Due to the fundamental and far-reaching influence of monetary systems, there’s a meme according to which ‘Bitcoin fixes everything’. Satoshi Nakamoto limited the money supply to 21, which is, of course, only half of the answer to all questions (42). So Bitcoin doesn’t solve all problems, but it should at least be able to solve almost all monetary problems.

 

To solve most of the rest, I propose a rational cybernetics, which uses a similarly fundamental, inverse starting point for the basic concept of knowledge or information quality:
Rationality itself can be fundamentally improved by a simple change of perspective, too: in order to draw a defining boundary to knowledge, one must know both sides of this boundary (i.e. one must know what one cannot know). But this inverse interpretation is not enough on its own:

Only with the additional consideration of the empirical phenomenon of Qualitative Passive Disinformation, knowledge quality can be specifically treated and improved, instead of having to get stuck in endless (albeit knowledge-romantic) confusions.

 

However, far-reaching improvements in the quality of knowledge can be at least as disruptive as a »separation of money and state«: a potential separation of power and collective control systems. Therefore I called it “The Ultimate Taboo”.

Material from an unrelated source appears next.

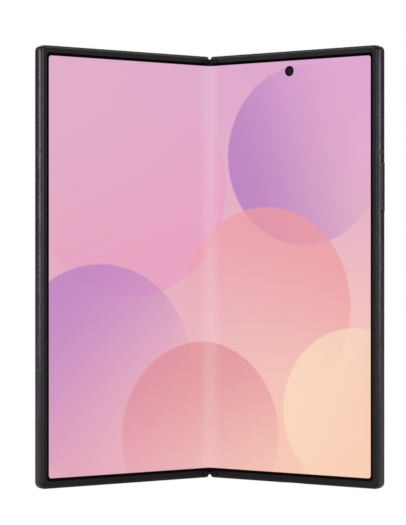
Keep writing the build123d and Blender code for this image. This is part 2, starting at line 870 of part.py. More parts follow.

Last but not least: The accelerated development of information technology has not only enabled the implementation of Bitcoin, but has also allowed for leaps and bounds in the field of technical cybernetics:

How do you control control systems? That’s the fundamental problem of 2nd order cybernetics.
But there, too, a fundamental change of perspective offers dominantly better and at the same time maximally simplified solutions – up to the integration and coordination of heterogeneous AI systems and a simple implementation of superhumanly plastic neural network architectures: These are enabled to optimize themselves (and each other) during runtime, up to the complete controllability of the largest, most complex artificial brains.